With only 1–2 shards per rank and the strong internal length-sorting of the original JSONL files, the buffer shuffle only randomizes within a narrow slice of similar-length sequences on each rank. This limits batch diversity and we hypothesized that it may slow convergence compared to the Megatron baseline's true global shuffle.

Tuning parameters

Parameter	Effect	Tradeoff
`buffer_size`	Controls local shuffle quality	Larger = better randomization, more CPU memory
`num_workers`	Controls data loading throughput	More workers = better I/O overlap and shuffling, but more memory (each has its own buffer)
`prefetch_factor`	Batches queued ahead per worker (default: 4)	Higher = absorbs shard-transition stalls, more memory

Step-time spikes: When a worker finishes its shard and opens a new one, the GPU may stall waiting for the buffer to refill. This causes occasional step-time spikes visible in WandB. Increasing prefetch_factor or buffer_size can help absorb these stalls.

Reshuffling and resharding with DuckDB

To address the limited batch diversity, we globally shuffle all sequences and reshard into many more Parquet files using DuckDB:

Resharding pipeline with DuckDB

This produces 1,734 Parquet shards with sequences globally shuffled (no length ordering within any file) and uniformly distributed across files:

Original vs reshuffled data distribution

With 48 ranks now streaming from ~36 shards each (instead of 1–2), and 8 workers per rank each reading from different shards, the effective shuffle pool becomes buffer_size × num_workers across a much more diverse set of sequences. We also expect better performance because we can use more workers compared to the non sharded dataset.

HF streaming buffer with resharded dataset

Creating your own resharded dataset

Install DuckDB: pip install duckdb (or download from duckdb.org)
Run the following from the directory containing your JSONL training file. Note that FILE_SIZE_BYTES dtermines the total number of shards you write lut (choose a smaller value for more shards) :

duckdb -c "
SET memory_limit = '100GB';
SET temp_directory = '/tmp/duckdb_tmp';
SET threads = 48;
SET preserve_insertion_order = false;
COPY (
  SELECT text
  FROM read_json('*train*.jsonl', format='newline_delimited')
  ORDER BY random()
)
TO 'output' (FORMAT PARQUET, PER_THREAD_OUTPUT true, FILE_SIZE_BYTES '200MB');
"

The output directory will contain Parquet shards (e.g. output/data_0.parquet, ...)
Update your Hydra config or override on the command line:

dataset:
  load_dataset_kwargs:
    data_files: null
    path: "/path/to/your/resharded_parquet_dir"
    split: "train"
    streaming: true

Or via command line:

torchrun --nproc_per_node=8 train_fsdp2.py --config-name og2_7b_thd_gqa_global_shuffle \
  dataset.load_dataset_kwargs.path=/path/to/your/resharded_parquet_dir

Summary of approaches

Overall, we recommend using the resharded dataset for best performance and batch diversity. If using the original dataset, we recommend using at least a 50k buffer (with 1 worker).

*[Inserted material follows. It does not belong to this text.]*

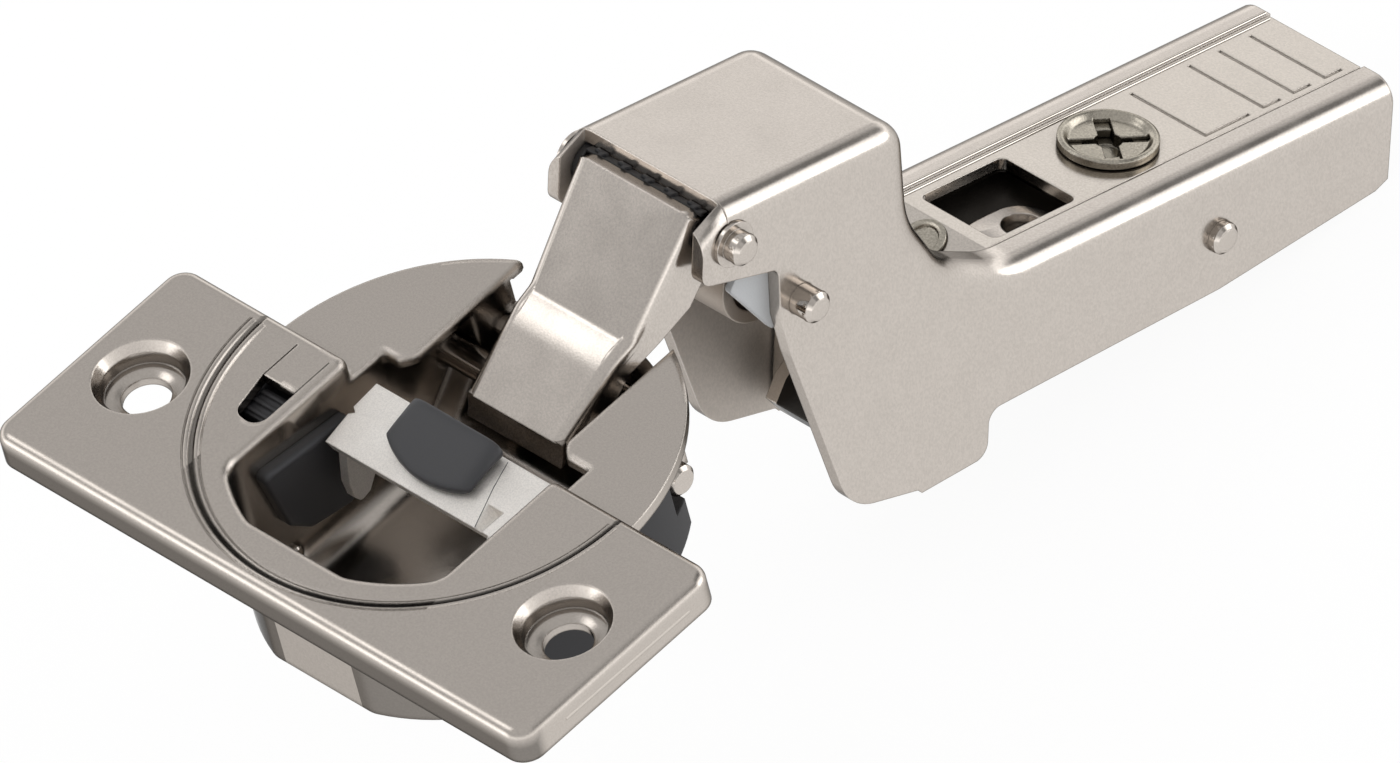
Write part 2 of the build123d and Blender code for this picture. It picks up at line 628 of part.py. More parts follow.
# Clip adapter: the channel that takes the mounting plate
with BuildPart() as clip_adapter:
    with BuildSketch(arm_side):
        with BuildLine():
            Polyline((adapter_end, rail_top), (53.6, rail_top), (adapter_front, -6.0), (48.0, -9.0), (44.0, -12.5),
                     (41.6, -15.0), (40.7, -16.8), (42.5, -18.7), (43.4, -19.2), (49.4, -19.2), (50.8, -17.6),
                     (52.6, -14.4), (76.3, -13.9), (adapter_end - 2.0, -12.4), (adapter_end, -11.0), close=True)
        make_face()
    extrude(amount=slot_half - adapter_gap, both=True)
    with BuildSketch(arm_side):
        with BuildLine():
            Polyline((43.3, -10.4), (43.4, -16.5), (43.6, -18.9), (44.7, -19.7), (46.6, -19.7), (49.4, -19.2),
                     (50.8, -17.6), (52.2, -14.4), (52.2, -9.0), (45.0, -9.0), close=True)
        make_face()
        fillet(vertices().sort_by(Axis.Z)[:3], 0.4)
    extrude(amount=hook_half, both=True)
    for start in (slot_half - adapter_gap, -hook_inner):
        with BuildSketch(arm_side.offset(start)):
            with BuildLine():
                Polyline((40.0, -10.9), (53.0, -10.9), (53.0, -25.0), (40.0, -25.0), close=True)
            make_face()
        extrude(amount=hook_inner - slot_half + adapter_gap, mode=Mode.SUBTRACT)
    with BuildSketch(arm_side):
        with BuildLine():
            Polyline((adapter_end + 1, rail_top - adapter_wall), (53.9, rail_top - adapter_wall),
                     (adapter_front + 1.2, -6.7), (adapter_front + 1.2, -25.0), (adapter_end + 1, -25.0), close=True)
        make_face()
    extrude(amount=slot_half - adapter_gap - adapter_wall, both=True, mode=Mode.SUBTRACT)
    with BuildSketch(arm_side):
        with BuildLine():
            Polyline((adapter_front + 2, -8.4), (48.6, -10.2), (44.4, -13.9), (42.4, -16.4), (43.6, -17.8),
                     (43.6, -25.0), (adapter_front + 2, -25.0), close=True)
        make_face()
    extrude(amount=slot_half - adapter_gap - adapter_wall, both=True, mode=Mode.SUBTRACT)
    with BuildSketch(arm_top.offset(rail_top - 2 * adapter_wall)):
        with Locations((0.35, 59.5)):
            RectangleRounded(8.0, 9.0, 0.7)
        with Locations(depth_at):
            Circle(depth_shank_r + running)
    extrude(amount=4 * adapter_wall, mode=Mode.SUBTRACT)
    # pressed lines on its top, each with a short leg towards the rear
    with BuildSketch(arm_top.offset(rail_top - line_depth)):
        for along, leg in line_marks:
            with Locations((line_mid, along)):
                Rectangle(line_length, line_wide)
            with Locations((line_mid + line_length / 2, along + leg / 2)):
                Rectangle(line_wide, leg + line_wide)
    extrude(amount=1.0, mode=Mode.SUBTRACT)
    with BuildSketch(arm_side):
        with Locations(rivet_3):
            SlotCenterToCenter(2 * depth_travel + 0.4, 2 * (rivet_r + 2 * running))
    extrude(amount=reach, both=True, mode=Mode.SUBTRACT)
    side_plane = Plane(origin=arm_side.from_local_coords((side_at[0], side_at[1], 0)), x_dir=(1, 0, 0),
                       z_dir=Vector(*arm_z) * 0.867 - Vector(*arm_y) * 0.4975)
    with BuildSketch(side_plane.offset(-side_screw_length)):
        Circle(side_screw_r + running)
    extrude(amount=2 * side_screw_length, mode=Mode.SUBTRACT)
clip_adapter.part.label = "clip_adapter"

with BuildPart() as side_screw:
    with BuildSketch(side_plane.offset(-side_screw_length)):
        Circle(side_screw_r)
    extrude(amount=side_screw_length)
    with BuildSketch(side_plane.offset(-0.8)):
        Rectangle(2.2, 0.5)
        Rectangle(0.5, 2.2)
    extrude(amount=1.0, mode=Mode.SUBTRACT)
side_screw.part.label = "side_screw"

# Depth screw: a flat head with a cross recess on a short shank
with BuildPart() as depth_screw:
    with BuildSketch(arm_top.offset(rail_top + running)):
        with Locations(depth_at):
            Circle(depth_head_r)
    extrude(amount=depth_head_rise - running)
    with BuildSketch(arm_top.offset(rail_top - adapter_wall - 1.6)):
        with Locations(depth_at):
            Circle(depth_shank_r)
    extrude(amount=adapter_wall + 1.6 + running)
    top_rim = [e for e in depth_screw.edges()
               if arm_top.to_local_coords(e.center()).Z > rail_top + depth_head_rise - 0.01]
    chamfer(top_rim, 0.15)
    with BuildSketch(arm_top.offset(rail_top + depth_head_rise - depth_dish)):
        with Locations(depth_at):
            Circle(depth_head_r - depth_rim)
    extrude(amount=1.0, mode=Mode.SUBTRACT)
    with BuildSketch(arm_top.offset(rail_top - 0.5)):
        with Locations(depth_at):
            Circle(1.0)
        with Locations(Location(depth_at, -45)):
            Rectangle(1.15, 5.6)
            Rectangle(5.6, 0.62)
    extrude(amount=2.0, mode=Mode.SUBTRACT)
depth_screw.part.label = "depth_screw"

# Clip lever on the rear pin
with BuildPart() as clip_lever:
    with BuildSketch(arm_side):
        with BuildLine():
            Polyline((73.6, -9.2), (74.6, -8.2), (77.5, -8.0), (90.6, -8.6), (91.6, -9.6), (91.6, -11.4), (88.0, -12.2),
                     (79.0, -12.2), (77.4, -13.4), (74.2, -15.0), (72.3, -14.4), (73.2, -12.4), close=True)
        make_face()
        with Locations(rivet_3):
            Circle(lever_eye_r)
            Circle(rivet_r + running, mode=Mode.SUBTRACT)
    extrude(amount=lever_half, both=True)
    with BuildSketch(arm_side):
        with BuildLine():
            Polyline((79.5, -9.6), (95.0, -9.6), (95.0, -16.0), (79.5, -16.0), close=True)
        make_face()
    extrude(amount=lever_half - sheet, both=True, mode=Mode.SUBTRACT)
clip_lever.part.label = "clip_lever"

os.makedirs("parts", exist_ok=True)
for piece in (cup, outer_link_pin_left, outer_link_pin_right, inner_link_pin, rocker_pin, cover_pin, damper_housing,
              switch_housing, soft_close_switch, damper_cover, rocker_bar, rocker_pad, outer_link, inner_link,
              hinge_arm, outer_link_rivet, outer_link_washer_left, outer_link_washer_right, inner_link_rivet,
              lever_pin, arm_guide, clip_adapter, side_screw, depth_screw, clip_lever):
    export_step(piece.part, "parts/" + piece.part.label + ".step")
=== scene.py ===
# %% [markdown]
# A concealed cup hinge, standing open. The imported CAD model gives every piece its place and
# its joints. This script gives the pieces their finishes, adds the fine detail of pressed
# sheet metal, and lights the hinge as a catalogue photograph on white. Lengths are in metres,
# X along the two cup screws, Y from the cup to the arm, Z out of the door.

# %% Load the frame
import json

import bmesh
import bpy
import mathutils
import numpy as np
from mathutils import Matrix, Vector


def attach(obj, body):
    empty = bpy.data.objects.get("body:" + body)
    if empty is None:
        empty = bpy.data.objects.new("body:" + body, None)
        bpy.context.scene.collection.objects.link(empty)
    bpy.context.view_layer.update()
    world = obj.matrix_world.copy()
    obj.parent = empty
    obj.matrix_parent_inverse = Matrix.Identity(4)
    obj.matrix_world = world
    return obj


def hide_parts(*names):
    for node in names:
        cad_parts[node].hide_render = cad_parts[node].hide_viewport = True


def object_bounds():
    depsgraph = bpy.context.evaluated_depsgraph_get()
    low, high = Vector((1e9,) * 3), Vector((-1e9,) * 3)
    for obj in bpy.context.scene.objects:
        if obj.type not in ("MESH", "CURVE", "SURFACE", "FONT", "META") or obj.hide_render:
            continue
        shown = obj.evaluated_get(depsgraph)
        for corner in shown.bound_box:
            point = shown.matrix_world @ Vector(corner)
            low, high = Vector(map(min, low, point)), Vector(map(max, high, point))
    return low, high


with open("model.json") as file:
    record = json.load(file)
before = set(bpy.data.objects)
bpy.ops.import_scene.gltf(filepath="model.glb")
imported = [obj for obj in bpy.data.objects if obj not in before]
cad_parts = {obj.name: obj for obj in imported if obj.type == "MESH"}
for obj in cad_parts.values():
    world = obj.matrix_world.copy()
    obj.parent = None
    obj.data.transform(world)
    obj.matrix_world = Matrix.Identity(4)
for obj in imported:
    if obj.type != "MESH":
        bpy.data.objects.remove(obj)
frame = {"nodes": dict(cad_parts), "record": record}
nodes = frame["nodes"]
cad_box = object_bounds()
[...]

Summary of shuffling approaches

Config mapping

Config	Data source	Tokenization	stride	buffer_size	Notes
`og2_7b_thd_gqa`	Streaming JSONL (original)	Windowed (on-the-fly)	200	50,000	Original 80 shards
`og2_7b_thd_gqa_global_shuffle`	Streaming Sharded Parquet	Windowed (on-the-fly)	200	10,000	Reshuffled 1,733 shards

Implementation: dataset.py (create_tokenized_dataset, create_thd_dataloader, create_bshd_dataloader).